While fishing industry group and federal lawmakers have sought to ease dire new catch limits seen as threatening Gloucester’s and New England’s groundfishery, a leader of at least one prominent environmental group says the limit cuts of up to 77 percent “did not go far enough.”
Peter Shelley, senior counsel at the Conservation Law Foundation Massachusetts, wrote in the foundation’s online newsletter, reporting the New England Fishery Management Council’s January approval of new limits that would cut the maximum landings of Gulf of Main cod by 77 percent for both the new fishing year that begins May 1, and for 2014. The regional council, at the same session, also cut the Georges Bank cod allowable catch by 61 percent for both this year and next.
In his report, Shelley wrote that “recent assessments showed stocks at the lowest levels and declining rapidly. The fish just aren’t there anymore.”
“However, this cut to cod quota did not go far enough,” Shelley wrote. “The council implemented the least aggressive cuts allowable by law, and they pushed the limits of scientific advice.
“Failing to shut down the fishery puts short-term economic interests over the long-term health of New England’s cod fishery and the viability of a whole generation of groundfishermen,” he wrote.
Shelley’s comments reflected the council’s choice to peg the accepted biological Gulf of Maine cod catch at 1,550 metric tons — the relatively higher option presented by the council’s Science and Statistical Committee, which outlined the result of its latest stock assessment.
But many within the fishing industry and fishery groups have raised questions regarding the validity of the 2011 and newest assessments, which conflicted wildly with a 2008 assessments found cod stock in the midst of solid recovery. NOAA’s science program has also come under fire for not allowing rank-and-file fishermen to participate in the stock assessments under cooperative research efforts previously urged by now-former U.S. Sen.
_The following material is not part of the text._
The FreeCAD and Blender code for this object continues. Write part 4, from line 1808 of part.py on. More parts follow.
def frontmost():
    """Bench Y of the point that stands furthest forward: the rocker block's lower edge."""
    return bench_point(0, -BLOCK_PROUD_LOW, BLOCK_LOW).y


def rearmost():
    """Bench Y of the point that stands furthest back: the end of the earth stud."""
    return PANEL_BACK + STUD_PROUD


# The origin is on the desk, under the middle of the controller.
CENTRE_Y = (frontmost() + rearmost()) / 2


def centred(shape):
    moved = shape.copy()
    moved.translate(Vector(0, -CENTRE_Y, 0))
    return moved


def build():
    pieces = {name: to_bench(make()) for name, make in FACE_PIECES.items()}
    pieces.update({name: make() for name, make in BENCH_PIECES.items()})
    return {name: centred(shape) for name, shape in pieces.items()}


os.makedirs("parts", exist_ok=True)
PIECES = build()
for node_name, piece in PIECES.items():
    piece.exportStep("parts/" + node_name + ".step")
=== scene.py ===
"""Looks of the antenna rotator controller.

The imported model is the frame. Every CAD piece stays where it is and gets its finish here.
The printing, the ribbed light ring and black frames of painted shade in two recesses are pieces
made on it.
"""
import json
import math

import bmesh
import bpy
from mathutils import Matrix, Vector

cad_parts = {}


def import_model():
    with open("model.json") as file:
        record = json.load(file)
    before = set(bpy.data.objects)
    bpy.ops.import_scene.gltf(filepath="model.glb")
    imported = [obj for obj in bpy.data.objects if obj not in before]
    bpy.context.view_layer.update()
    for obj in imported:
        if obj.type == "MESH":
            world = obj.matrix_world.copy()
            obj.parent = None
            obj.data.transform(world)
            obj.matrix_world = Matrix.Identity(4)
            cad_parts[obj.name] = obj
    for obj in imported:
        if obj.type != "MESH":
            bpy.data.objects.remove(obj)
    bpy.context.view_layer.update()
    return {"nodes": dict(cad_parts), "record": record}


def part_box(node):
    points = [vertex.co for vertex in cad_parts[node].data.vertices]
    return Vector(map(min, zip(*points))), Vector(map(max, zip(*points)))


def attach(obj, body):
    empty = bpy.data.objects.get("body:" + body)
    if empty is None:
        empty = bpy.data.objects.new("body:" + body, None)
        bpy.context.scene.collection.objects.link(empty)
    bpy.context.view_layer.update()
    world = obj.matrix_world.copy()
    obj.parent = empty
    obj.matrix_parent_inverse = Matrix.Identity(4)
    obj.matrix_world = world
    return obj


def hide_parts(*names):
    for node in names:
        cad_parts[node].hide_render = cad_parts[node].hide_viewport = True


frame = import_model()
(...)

John Kerry, and fishermen have also raised questions about NOAA’s gathering methods using its new research vessel, the Bigelow.
The new cod cuts come on top of interim limits with a 22 percent cut allowed for the current fishing year by NOAA and the council under the Magnuson Act, and a number of lawmakers — including Kerry and Congressman John Tierney — had urged NOAA’s Gloucester-based Northeast regional administrator John Bullard to extend the interim limits for another year. That course had also been urged by the Gloucester-based Northeast Seafood Coalition, the industry’s largest regional policy group.
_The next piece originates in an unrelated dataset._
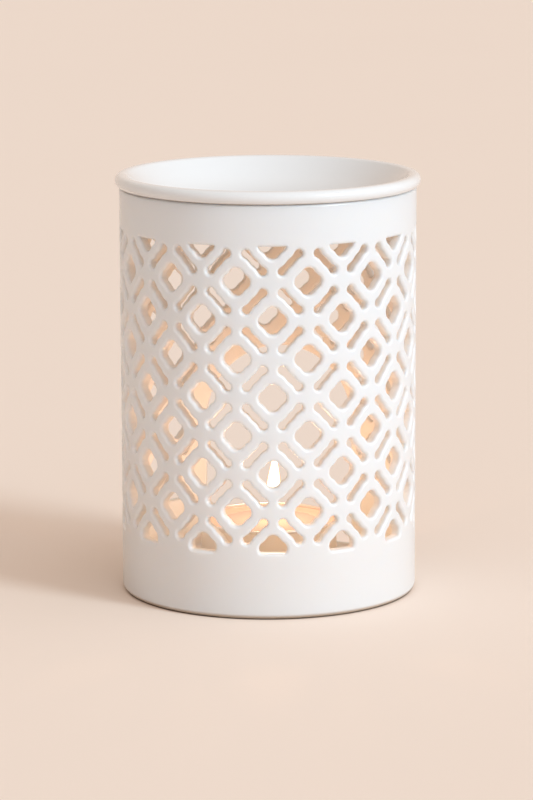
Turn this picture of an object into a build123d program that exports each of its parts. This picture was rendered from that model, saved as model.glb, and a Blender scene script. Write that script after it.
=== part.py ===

Bullard, however — acting, he said, on the advice of NOAA chief general counsel Lois Schiffer — told the council and the industry that the agency interprets Magnuson as barring a second year of interim rule.
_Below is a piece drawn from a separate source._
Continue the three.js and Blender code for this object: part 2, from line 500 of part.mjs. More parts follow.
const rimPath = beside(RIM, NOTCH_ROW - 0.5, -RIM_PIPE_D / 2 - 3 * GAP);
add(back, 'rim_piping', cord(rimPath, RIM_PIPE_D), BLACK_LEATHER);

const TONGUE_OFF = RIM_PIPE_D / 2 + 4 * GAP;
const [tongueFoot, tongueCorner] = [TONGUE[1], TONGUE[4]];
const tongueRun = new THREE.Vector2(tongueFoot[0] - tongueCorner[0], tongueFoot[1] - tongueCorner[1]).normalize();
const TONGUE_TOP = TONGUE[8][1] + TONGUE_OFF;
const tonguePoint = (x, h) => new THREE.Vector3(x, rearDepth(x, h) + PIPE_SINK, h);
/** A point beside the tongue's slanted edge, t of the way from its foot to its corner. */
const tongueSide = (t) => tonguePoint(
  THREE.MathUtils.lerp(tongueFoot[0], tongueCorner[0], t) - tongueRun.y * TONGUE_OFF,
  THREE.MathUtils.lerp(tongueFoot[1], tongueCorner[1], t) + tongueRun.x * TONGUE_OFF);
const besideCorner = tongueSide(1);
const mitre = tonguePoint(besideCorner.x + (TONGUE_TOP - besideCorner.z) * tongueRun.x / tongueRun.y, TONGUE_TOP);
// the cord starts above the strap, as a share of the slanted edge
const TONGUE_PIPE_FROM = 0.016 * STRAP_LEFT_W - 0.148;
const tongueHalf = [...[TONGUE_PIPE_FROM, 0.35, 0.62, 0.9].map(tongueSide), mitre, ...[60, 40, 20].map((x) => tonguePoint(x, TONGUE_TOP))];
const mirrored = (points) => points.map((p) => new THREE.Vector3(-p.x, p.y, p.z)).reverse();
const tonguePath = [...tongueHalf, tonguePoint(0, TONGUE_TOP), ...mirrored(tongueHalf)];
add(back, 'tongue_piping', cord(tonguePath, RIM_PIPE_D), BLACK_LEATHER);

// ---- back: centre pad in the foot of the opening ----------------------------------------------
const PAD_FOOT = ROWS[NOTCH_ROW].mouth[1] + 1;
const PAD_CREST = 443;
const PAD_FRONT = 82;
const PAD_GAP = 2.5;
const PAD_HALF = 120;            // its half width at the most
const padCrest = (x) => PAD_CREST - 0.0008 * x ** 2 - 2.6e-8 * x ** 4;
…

Shelley’s proposal to shut down the cod fishery altogether is not the first time that recommendation surfaced. Fishery management council member David Goethel, a New Hampshire groundfisherman, made a similar proposal at the January council meeting —though for a dramatically different reason.
Goethel argued at the time that it made more sense to shut the fishery down to dramatize the hardship in hope that NOAA and Congress would recognize the crisis with disaster relief — and the need to rethink the science and the management of the fishery. He said a dramatic act that spared no one was preferable to “throwing 90 percent of the fishermen under the bus,” but got no support on the council for taking that step.
The acting Commerce secretary, Rebecca Blank, waited 11 months until last September to approve an economic disaster declaration for Massachusetts and the other groundfishing states, but neither Commerce nor NOAA have offered any financial aid to address the situation, and Congress deleted $150 million in fishery disaster funding from the $60 billion Hurricane Sandy disaster package before sending it to the White House last month.
Congressman John Tierney is now in the process of filing a bill that would provide disaster relief to the industry through a reallocation of $100 million or more through import tariff revenues in accordance with the 1954 Saltonstall-Kennedy Act.
That historic legislation was set up to steer 30 percent of seafood tariff revenues into a fund aimed at promoting or boosting America’s fisheries, but, over time, that money has instead been allocated into NOAA operations, where it remains today.